A2: I'm new to this and I thought that by listing Technique B above that I was stating the method. What can I tell you to answer that question better? I'm using Sulfamate Nickel Formula and a CC recitifier at .07 amps per square inch. I have two pure nickel anodes, one on each side of the tank at 110-120 degrees F.

I'm pretty much doing what you listed as the steps above until we get to the activator. I'm using a tin and silvering step (Caswellplating.com) to do that component. They sell it as a method to plate organic objects as I state above. Then I continue pretty much exactly per your list. I'm using distilled water, the correct rinses and am being very scientific about it. I also did a Sulfuric acid bath to etch. I have been posting on the Caswellplating.com forum too in hopes that someone who also uses their products can weigh in. I alos tried plating at lower amps for longer to get better adhesion. I read that commercial facilities do that as a technique.

I just thought I'd cover my bases and see if anyone here had worked through the same issue. Your suggestions, info and links are appreciated. I'll read it all and report back here.

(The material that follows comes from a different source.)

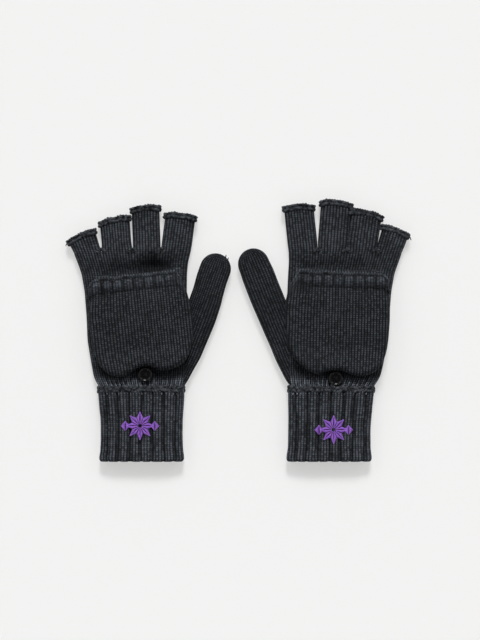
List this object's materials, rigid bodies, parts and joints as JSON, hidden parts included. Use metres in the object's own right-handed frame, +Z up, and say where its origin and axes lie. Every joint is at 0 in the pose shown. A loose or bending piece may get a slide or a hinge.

Edited 1 time(s). Last edit at 02/02/2014 03:25AM by RobH2.
A2
Re: Electroplating ABS prints from Prusa i3 - Problems
February 02, 2014 04:33AM
@RobH2:

I have not heard of tin-Nickel plating before, after listening to a Tin-Nickel podcast it sounds like it is a nice pink color, and highly corrosion resistant.
I do not have the solution for you, but I am interested in learning more about this process. But it might be easier to use copper.

Document everything, get organized, as there are so many things that can go wrong,
then compare your parameters, and method to what you find in the literature.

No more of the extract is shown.